Tanned, trim and wearing a primrose yellow shirt, Gerry Hutch was surrounded by a swarm of reporters and photographers the moment he appeared through the arrival doors at Dublin Airport earlier this week. Looking slightly bemused, as well as a little shell-shocked, at the attention, he stopped briefly to talk to them. He’s definitely running in the upcoming general election, he told them.
And as for being investigated for money laundering by police in Lanzarote, he was ‘innocent’. Recently released on bail from Spanish prison, he’d flown back to Ireland to begin his campaign but when asked what his policies were, he said he didn’t think the airport was the ‘appropriate place to talk about them’. Leaning in at times to hear the questions being fired at him, The Monk, as he is often called, was non-committal about which TD in the Dublin Central constituency should be worried about losing their seat to him.

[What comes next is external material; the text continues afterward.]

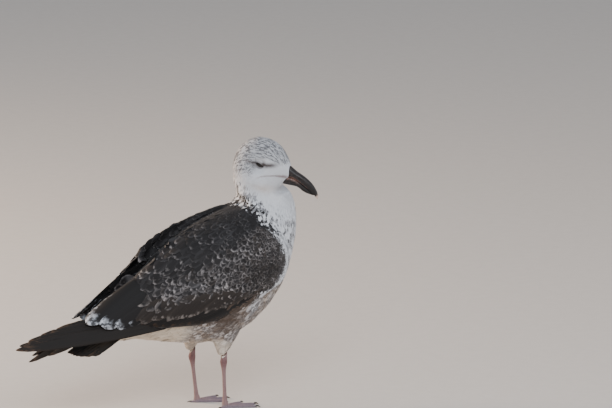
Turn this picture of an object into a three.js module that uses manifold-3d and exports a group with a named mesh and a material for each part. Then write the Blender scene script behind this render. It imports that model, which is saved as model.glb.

‘I don’t know,’ he said. ‘Any seat will do me. I’m not pushed.
’ He’d had enough, it was time to move on. With a quick thumbs up for the large bank of smartphones filming him, he quipped ‘good luck’ and started walking away. It’s an extraordinary turn of events – that one of the most notorious figures in Ireland’s gangland scene has decided to make a bid to become a member of the Dáil.
Hutch has yet to set out his campaign and it’s unlikely he will canvass door-to-door with the same gusto as other candidates. Instead it’s thought he .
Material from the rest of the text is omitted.